> **Exercise**: Print every entry exactly as written.

> **Exercise inputs**:
┏━━

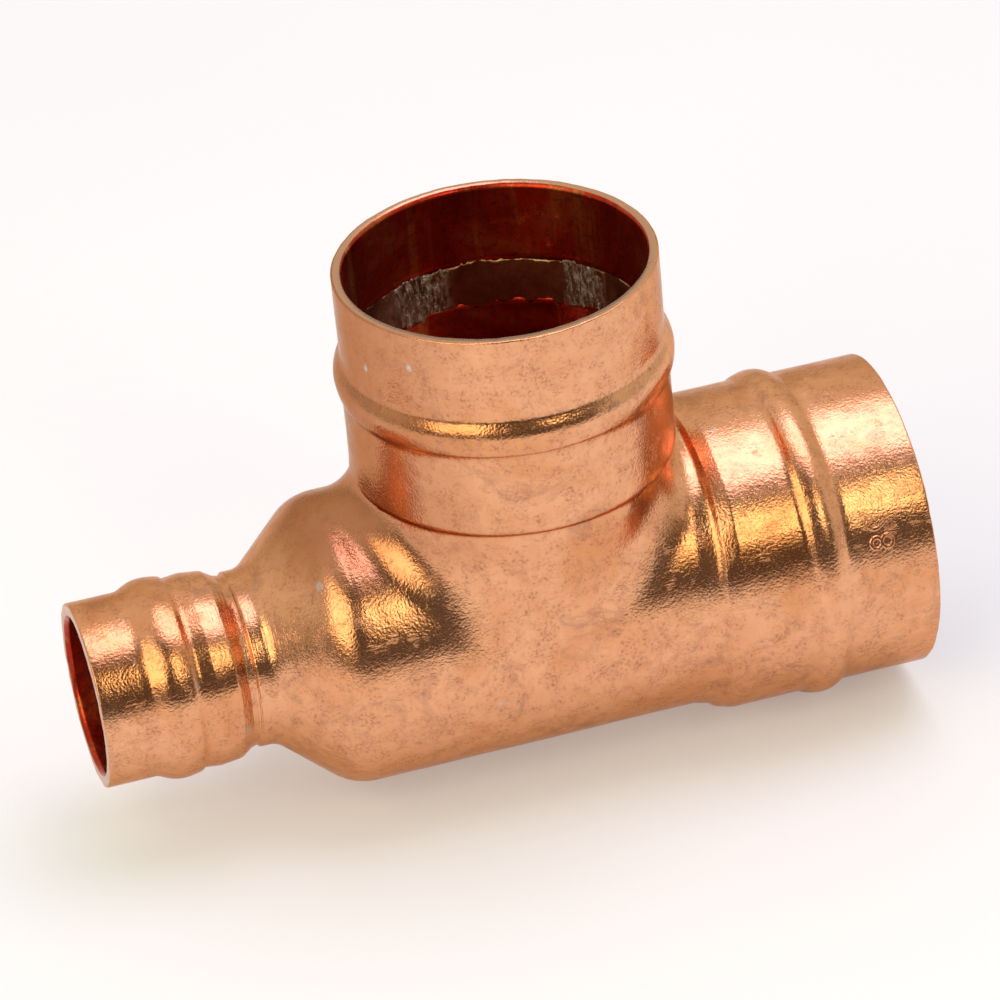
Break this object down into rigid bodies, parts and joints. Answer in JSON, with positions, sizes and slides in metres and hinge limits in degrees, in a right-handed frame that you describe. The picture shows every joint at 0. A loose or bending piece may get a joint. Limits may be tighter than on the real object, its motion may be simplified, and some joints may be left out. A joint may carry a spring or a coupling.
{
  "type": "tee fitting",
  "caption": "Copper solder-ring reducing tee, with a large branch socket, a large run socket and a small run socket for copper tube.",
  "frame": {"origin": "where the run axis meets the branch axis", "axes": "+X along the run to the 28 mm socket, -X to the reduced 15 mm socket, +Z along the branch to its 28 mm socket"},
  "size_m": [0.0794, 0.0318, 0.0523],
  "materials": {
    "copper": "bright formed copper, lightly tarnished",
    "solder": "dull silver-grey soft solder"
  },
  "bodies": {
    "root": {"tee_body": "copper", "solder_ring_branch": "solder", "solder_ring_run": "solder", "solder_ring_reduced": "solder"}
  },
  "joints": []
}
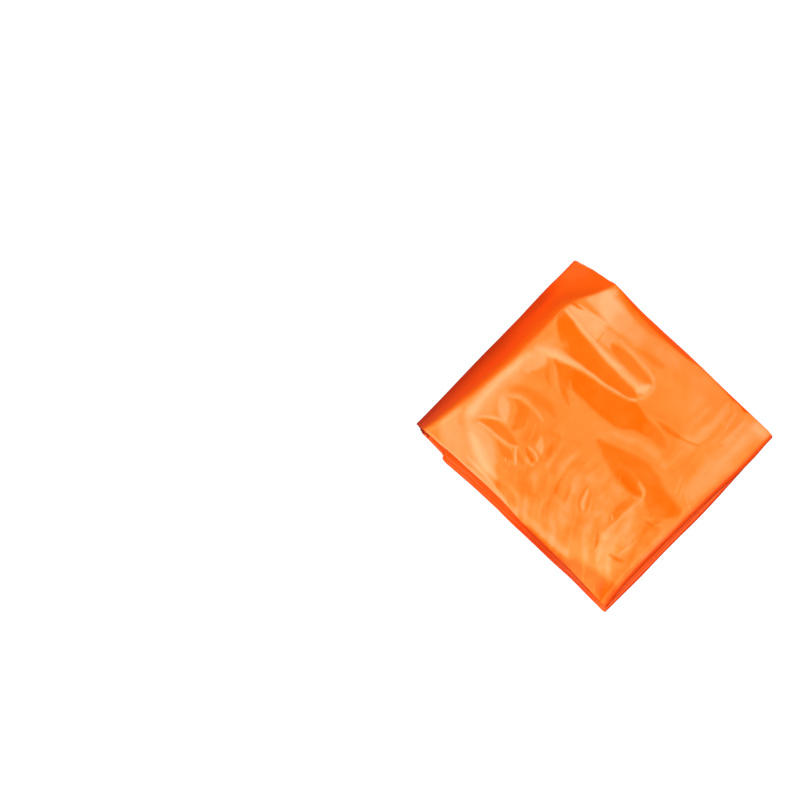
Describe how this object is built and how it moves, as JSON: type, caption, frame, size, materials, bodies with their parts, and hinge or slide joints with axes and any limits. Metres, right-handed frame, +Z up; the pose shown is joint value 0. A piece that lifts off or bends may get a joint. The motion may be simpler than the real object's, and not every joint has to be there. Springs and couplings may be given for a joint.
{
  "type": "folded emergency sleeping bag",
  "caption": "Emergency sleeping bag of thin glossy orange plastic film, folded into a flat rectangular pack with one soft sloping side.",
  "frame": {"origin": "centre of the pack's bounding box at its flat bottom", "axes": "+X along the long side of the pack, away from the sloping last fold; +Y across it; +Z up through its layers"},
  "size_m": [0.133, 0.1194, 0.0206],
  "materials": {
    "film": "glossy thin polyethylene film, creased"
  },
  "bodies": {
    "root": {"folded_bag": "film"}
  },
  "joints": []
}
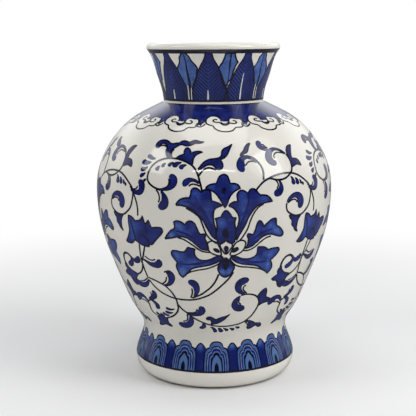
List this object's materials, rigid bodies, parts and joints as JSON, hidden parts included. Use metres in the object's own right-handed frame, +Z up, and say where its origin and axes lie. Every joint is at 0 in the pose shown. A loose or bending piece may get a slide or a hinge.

┗━━

> **Solved exercise**:
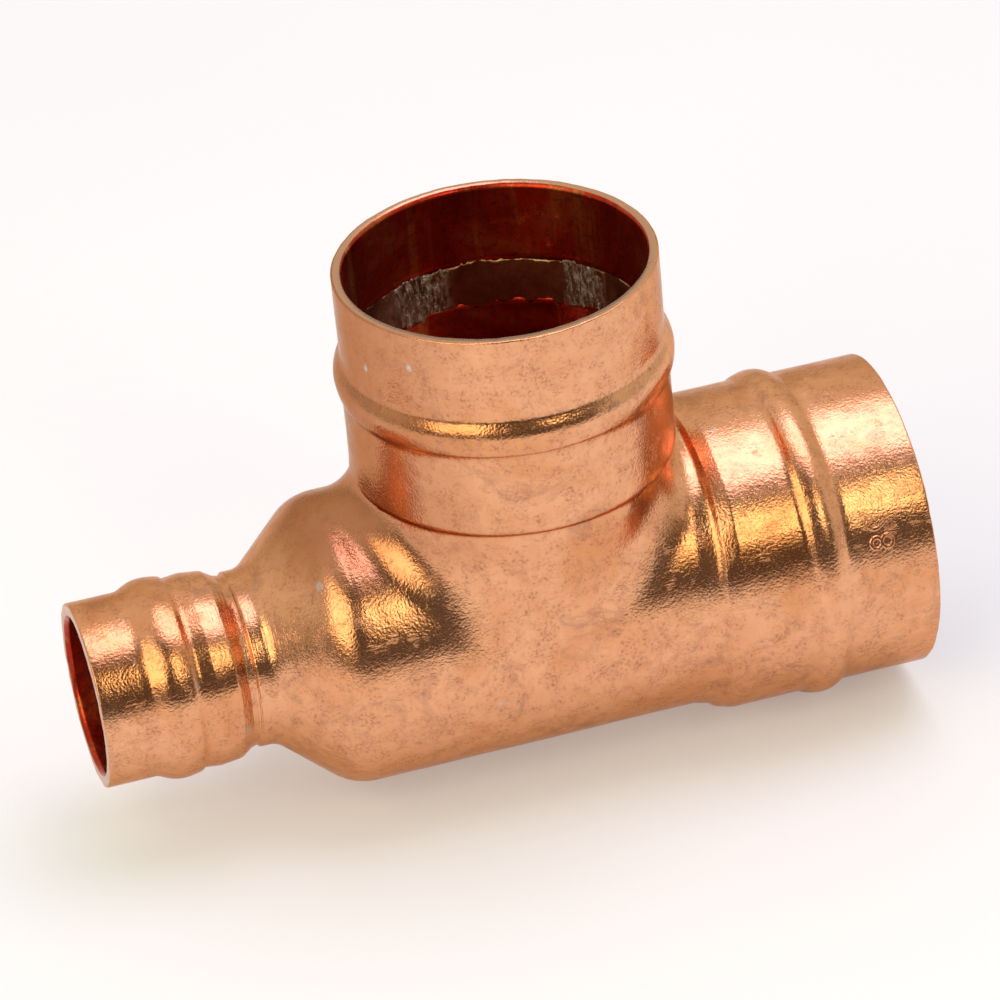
Break this object down into rigid bodies, parts and joints. Answer in JSON, with positions, sizes and slides in metres and hinge limits in degrees, in a right-handed frame that you describe. The picture shows every joint at 0. A loose or bending piece may get a joint. Limits may be tighter than on the real object, its motion may be simplified, and some joints may be left out. A joint may carry a spring or a coupling.
{
  "type": "tee fitting",
  "caption": "Copper solder-ring reducing tee, with a large branch socket, a large run socket and a small run socket for copper tube.",
  "frame": {"origin": "where the run axis meets the branch axis", "axes": "+X along the run to the 28 mm socket, -X to the reduced 15 mm socket, +Z along the branch to its 28 mm socket"},
  "size_m": [0.0794, 0.0318, 0.0523],
  "materials": {
    "copper": "bright formed copper, lightly tarnished",
    "solder": "dull silver-grey soft solder"
  },
  "bodies": {
    "root": {"tee_body": "copper", "solder_ring_branch": "solder", "solder_ring_run": "solder", "solder_ring_reduced": "solder"}
  },
  "joints": []
}
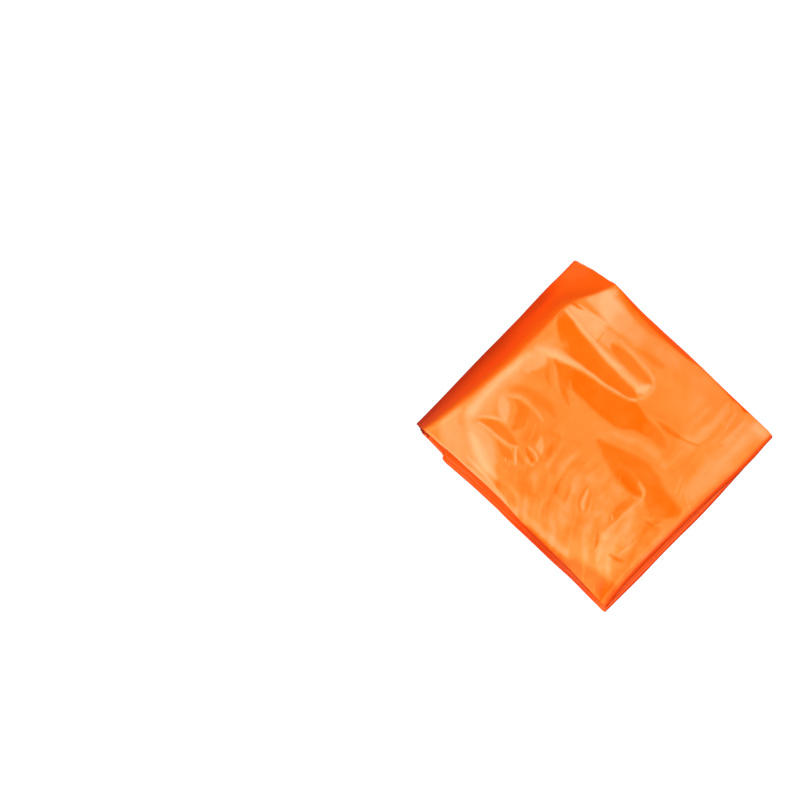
Describe how this object is built and how it moves, as JSON: type, caption, frame, size, materials, bodies with their parts, and hinge or slide joints with axes and any limits. Metres, right-handed frame, +Z up; the pose shown is joint value 0. A piece that lifts off or bends may get a joint. The motion may be simpler than the real object's, and not every joint has to be there. Springs and couplings may be given for a joint.
{
  "type": "folded emergency sleeping bag",
  "caption": "Emergency sleeping bag of thin glossy orange plastic film, folded into a flat rectangular pack with one soft sloping side.",
  "frame": {"origin": "centre of the pack's bounding box at its flat bottom", "axes": "+X along the long side of the pack, away from the sloping last fold; +Y across it; +Z up through its layers"},
  "size_m": [0.133, 0.1194, 0.0206],
  "materials": {
    "film": "glossy thin polyethylene film, creased"
  },
  "bodies": {
    "root": {"folded_bag": "film"}
  },
  "joints": []
}
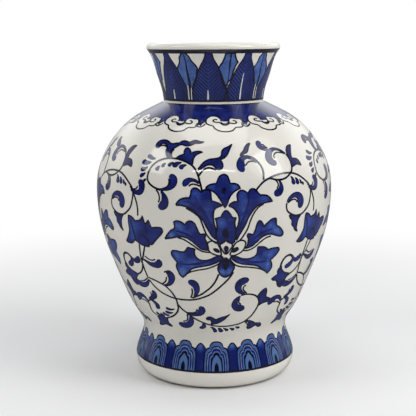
List this object's materials, rigid bodies, parts and joints as JSON, hidden parts included. Use metres in the object's own right-handed frame, +Z up, and say where its origin and axes lie. Every joint is at 0 in the pose shown. A loose or bending piece may get a slide or a hinge.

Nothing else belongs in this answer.